The opposition is coming from several directions at once. In Georgia, a civil rights group called VoterGA and a state legislator filed a lawsuit challenging the voting machines in local court. Their argument: voters have no way to independently verify that the QR codes printed on their ballots actually match the choices they made. If the code was tampered with, a voter wouldn't know.

Earlier this year, a long-running federal lawsuit against Georgia's electronic voting system was dismissed by a judge, though the court acknowledged that the plaintiffs had done useful work in exposing a documented security breach at one county's election office after the 2020 election.

A nonprofit called the Coalition for Good Governance has also been pushing the issue in multiple forums — from state board meetings to petitions — pointing to known vulnerabilities in the state's voting technology.

What Security Researchers Found

The scientific foundation for all this pressure comes from security research released in mid-2024 by computer scientist Alex Halderman at the University of Michigan. He documented specific vulnerabilities in how Georgia's voting machines encode and process ballots.
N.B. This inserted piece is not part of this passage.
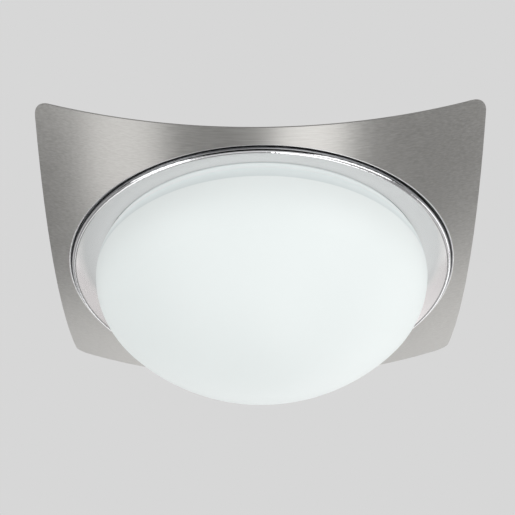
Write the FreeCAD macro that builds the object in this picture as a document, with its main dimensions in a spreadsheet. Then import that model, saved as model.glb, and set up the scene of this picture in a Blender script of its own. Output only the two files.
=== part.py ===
import FreeCAD, Part
import math
import os
import re
import Sketcher
from FreeCAD import Placement, Rotation, Vector

# Flush mount ceiling light: a square sheet-metal plate with raised corners, a polished round pan
# that stands through it, and an opal glass bowl that pushes up over three spring clips in the pan.
# Millimetres. +Z is up and z = 0 is the ceiling, so the whole light hangs below the origin.

SIZES = {
    # Cover plate: a square of sheet pressed into a shallow dome, so only its corners meet the ceiling.
    # Pressing bows its sides out a little, and its round hole has a turned-up edge.
    "plate_side": 300.0,
    "plate_corner": 10.0,
    "side_bow": 0.9,
    "plate_sheet": 0.8,
    "plate_dome": 460.0,  # radius of the visible face
    "edge_rise": 4.0,
    "edge_bend": 0.2,
    "ceiling_gap": 0.3,
    # Pan: one pressing, with a rim that shows as a polished ring and a dish behind it.
    "ring_margin": 13.3,  # from the ring to the middle of the plate's side
    "ring_height": 4.4,
    "lip_round": 2.0,
    "dish_slope": 25.0,  # degrees from level
    "pan_sheet": 0.8,
    "shadow_gap": 0.9,
    "flange_width": 10.0,
    "floor_rise": 15.57,  # from the ring's top to the underside of the pan's floor
    "pan_bend": 2.0,
    # Studs welded to the plate's back, and their nuts, which hold the pan's flange.
    "plate_studs": 4,
    "plate_stud_inset": 4.4,
    "plate_stud_radius": 1.5,
    "plate_stud_length": 7.5,
    "plate_nut_flats": 5.5,
    "plate_nut_height": 2.4,
    "stud_play": 0.1,
    "flange_play": 0.05,
    "weld_lift": 0.01,  # flat ends on a curved sheet
    "nut_lift": 0.02,
    # Opal glass bowl. Its widest circle hangs clear below the ring.
    "glass_margin": 17.5,  # from the ring to the glass's widest circle
    "glass_drop": 9.53,
    "glass_wall": 3.0,
    "bowl_depth": 79.5,
    "bowl_side_round": 47.4,
    "shoulder_round": 36.0,
    "shoulder_tilt": 3.4,  # degrees
    "neck_inset": 7.0,
    "neck_play": 3.0,
    "rim_round": 1.2,
    "seat_play": 0.3,
    "gasket_thickness": 1.5,
    "gasket_overlap": 0.7,
    # Mounting bar: a hat-shaped strap that lies on the ceiling and carries the pan on its feet.
    "bar_width": 22.0,
    "bar_sheet": 1.5,
    "bar_leg": 50.0,
    "bar_foot": 22.0,
    "slot_spacing": 60.0,
    "slot_length": 18.0,
    "slot_width": 5.0,
    "stud_spacing": 124.0,
    "stud_radius": 2.0,
    "stud_length": 9.0,
    "crown_room": 0.3,
    "crown_wall": 1.2,
    "stud_head_radius": 4.0,
    "stud_head_height": 1.5,
    "washer_radius": 4.5,
    "washer_sheet": 0.8,
    "nut_flats": 7.0,
    "nut_height": 3.2,
    "nut_dome_radius": 3.3,
    # Spring clips: a riveted foot with a leg down, a turned end, and a leaf up to the glass's neck.
    "clips": 3,
    "clip_width": 12.0,
    "clip_sheet": 0.5,
    "clip_foot_length": 15.0,
    "clip_depth": 10.0,  # from the leg's outer face to the nose
    "clip_leg_drop": 28.2,
    "clip_turn": 3.0,
    "clip_split": 0.3,
    "clip_nose_drop": 3.7,
    "clip_tip_drop": 1.4,
    "clip_tip_back": 2.2,
    "clip_lean_drop": 10.2,
    "clip_lean_back": 3.0,
    "clip_skew": 1.25,  # level thickness of the leaning strip, in sheets
    "clip_play": 0.2,
    "rivet_inset": 8.5,
    "rivet_radius": 1.5,
    "rivet_head_radius": 3.0,
    "rivet_head_height": 1.2,
    "rivet_tail_radius": 2.6,
    "rivet_tail_height": 1.0,
    "rivet_play": 0.05,
    "clip_start": 60.0,  # degrees round from +X
    # Lampholders: two, lying head to tail, each on its own angle bracket.
    "lamp_drop": 37.2,
    "lamp_offset": 33.0,
    "holder_inset": 46.2,  # from the glass's neck to the holder's back
    "holder_rear_radius": 16.0,
    "holder_rear_length": 14.0,
    "holder_skirt_radius": 20.5,
    "holder_skirt_start": 18.5,
    "holder_length": 42.0,
    "holder_floor": 17.0,
    "sleeve_sheet": 0.4,
    "sleeve_inset": 2.0,
    "sleeve_play": 0.05,
    "bulb_play": 0.08,
    "contact_sheet": 0.5,
    "contact_rise": 3.0,
    "contact_width": 6.0,
    "contact_reach": 8.0,
    "contact_bend": 4.0,
    "contact_end": 3.5,
    "contact_play": 0.3,
    "entry_radius": 1.4,
    "entry_spread": 5.0,
    "entry_from_back": 7.0,
    "entry_depth": 5.0,
    "bracket_sheet": 1.2,
    "bracket_width": 24.0,
    "bracket_below": 12.0,
    "bracket_foot": 16.0,
    "bracket_screw_spread": 8.0,
    "bracket_screw_radius": 1.5,
    "bracket_screw_length": 8.0,
    "screw_head_radius": 2.8,
    "screw_head_height": 1.8,
    # Bulbs with the common 26 mm screw cap.
    "bulb_radius": 30.0,
    "bulb_length": 107.0,
    "bulb_wall": 1.0,
    "bulb_neck_radius": 12.6,
    "bulb_taper": 25.0,  # degrees
    "bulb_neck_start": 22.0,
    "cap_radius": 13.2,
    "cap_sheet": 0.4,
    "cap_start": 6.5,
    "cap_end": 26.0,
    "cap_mouth_radius": 8.6,
    "cap_mouth_start": 4.2,
    "tip_radius": 4.6,
    "tip_height": 1.2,
    # Terminal block on the pan's floor, with its supply side outward.
    "block_length": 34.0,
    "block_width": 20.0,
    "block_height": 16.0,
    "block_inset": 32.2,  # from the glass's neck to the block's middle
    "pole_pitch": 10.0,
    "pole_drop": 7.0,
    "tube_radius": 2.9,
    "tube_bore": 1.9,
    "tube_play": 0.05,
    "clamp_spread": 5.0,
    "clamp_screw_radius": 1.7,
    "clamp_screw_length": 4.0,
    "well_play": 0.2,
    "block_screw_radius": 1.3,
    "block_screw_head": 2.2,
    "block_screw_sink": 3.0,
    "block_screw_head_height": 1.6,
    "block_screw_tail": 3.0,
    "screw_play": 0.05,
    # Cable grommet in the pan's floor.
    "grommet_x": -30.0,
    "grommet_y": 72.0,
    "grommet_bore": 4.0,
    "grommet_waist": 6.0,
    "grommet_rim": 8.0,
    "grommet_lip": 2.0,
    "grommet_play": 0.1,
    # Earth screw, its nut and the ring tag on the earth lead.
    "earth_x": 30.0,
    "earth_y": 50.0,
    "earth_radius": 2.0,
    "earth_length": 8.0,
    "earth_head_radius": 3.8,
    "earth_head_height": 2.4,
    "earth_nut_flats": 7.0,
    "earth_nut_height": 3.2,
    "tag_sheet": 0.8,
    "tag_radius": 5.0,
    "tag_barrel_radius": 1.9,
    "tag_barrel_length": 5.0,
    "tag_play": 0.2,
    "lead_radius": 1.1,
    "lead_step": 1.35,  # half the rise from lampholder b's leads to lampholder a's
    "lead_insert": 4.0,
}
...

His findings prompted the federal Cybersecurity and Infrastructure Security Agency to issue a public advisory flagging concerns about the ballot marking devices.

The core technical issue is straightforward: the machines show voters a human-readable ballot — the actual words of their choices — but encode those same choices into a QR code that voters cannot read or verify. When the ballots are counted, most systems read only the QR codes, not the human-readable text. This creates a potential weak point. If malicious code altered the QR encoding after the voter approved it, the voter would never know, because they can't actually read QR codes with their eyes.

Security researchers argue this violates a foundational principle of election security: every voter needs to be able to independently verify that their vote was recorded correctly.

People who support QR code voting systems offer a counterargument: these machines offer real accessibility benefits for voters with disabilities and help prevent common marking errors like accidental overvotes. They also note that post-election audits — where officials spot-check results against the original ballots — should catch any discrepancies between QR codes and human-readable text if properly implemented. The real question is whether election offices actually conduct those audits thoroughly.

What This Means Beyond Georgia

The broader context here matters. We have seen similar cycles before. When electronic voting was introduced in the early 2000s — partly in response to the Florida recount confusion — it created an entirely new set of security problems that took years to fully understand and address. The current pushback against QR codes follows a similar arc: technology was deployed to solve immediate problems, but comprehensive security analysis came later.

Colorado offers a precedent. In 2019, that state's secretary of state decided to move away from QR code ballots, even before the security research emerged. Other states can make that choice too. But the transition costs are real. Hundreds of counties have already invested in these machines, and switching to different systems requires retraining election staff and updating procedures before the next major election.

The Trump executive order also includes another provision that operates separately from the QR code issue: it directs federal agencies, including the Department of Homeland Security, to share voter registration data more freely with state election officials. The scope and mechanics of that data-sharing remain unclear.

What Comes Next

Georgia faces a complex situation. Federal guidance is being rewritten. State legislators have already voted to remove barcode requirements. Court cases are in motion. And documented security weaknesses are on the record. The state will likely need to develop backup plans and may need to transition away from its current system before the next major election cycle.

The timing remains uncertain — the executive order uses voluntary federal guidelines as its mechanism, and it's unclear when or how strictly the changes will be enforced. But the momentum across all these channels — executive, legislative, judicial, and technical — points in one direction. Election officials in Georgia and other states running similar systems should probably start thinking about what comes next.